Biography

The Sound of The Ladies is the work of Martin Austwick, singer-songwriter, sometime producer and quantum physicist*. The Sound of The Ladies have recorded three EPs: Tissue of Lies (2006), Rosebud (2007) and Scrape The Paint (2008).

The Sound of The Ladies play regularly in London. You may have seen them at The Electroacoustic Club at the Slaughtered Lamb in Clerkenwell, Bedsprings, IK:TOMS and Freedom of Expression at various venues across London, or The Luminaire in Kilburn.

The Sound of The Ladies has been featured on The Best of MySpace Podcast, Penny Broadhurst’s Instant Classic Podcast and the Music is Power Podcast, and have garnered some very nice comments from some very nice people..
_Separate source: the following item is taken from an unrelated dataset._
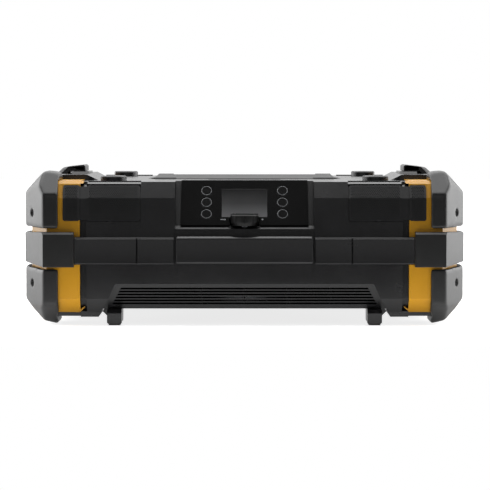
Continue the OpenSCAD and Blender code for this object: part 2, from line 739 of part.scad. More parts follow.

“[The Sound of The Ladies] is actually one guy called Martin Austwick… He should be more famous - his voice is brilliant”
-Josie Long’s “Must Sees” in the Sunday Times Culture Section

[about Tissue of Lies]: “…a very impressive debut EP, displaying a broad range of musical influences and, more importantly, a great talent…” -Backlash Magazine

“Becoming somewhat of a superhero in the underground acoustic scene” - God is in the TV zine

“A gorgeous voice, and a set of songs awash with angst, pain and beauty… melancholy,minimalist and touching…” -Subba-Cultcha

“…a collection of subtle semi-acoustic tracks set against his sombre, gently-swooping voice… recalls the uncluttered sonic distance to some of Jose Gonzales’ self-penned work, with a bossanova twitchiness and a lilt to his voice a little bit reminiscent of Rufus Wainwright…” - New Noise

“Ladies make many different sounds… they sound like the Blue Nile in a blender with Billy MacKenzie while Jeff Buckley gets off with all the ladies outside… that’s the sound you can hear…” -Best of MySpace Podcast

*As much as that looks like a lame joke, it isn’t - he gained his DPhil in the field of purification and Electron Spin Resonance measurement of single-walled carbon nanotubes and endohedral fullerenes, with specific application to quantum computing, in 2004. Think “tiny bar magnets”

**Imagine an electric guitar. Now tune the bottom two strings down an octave. Now put it all on a sparkly Gretsch Electromatic baritone guitar. With a whammy bar.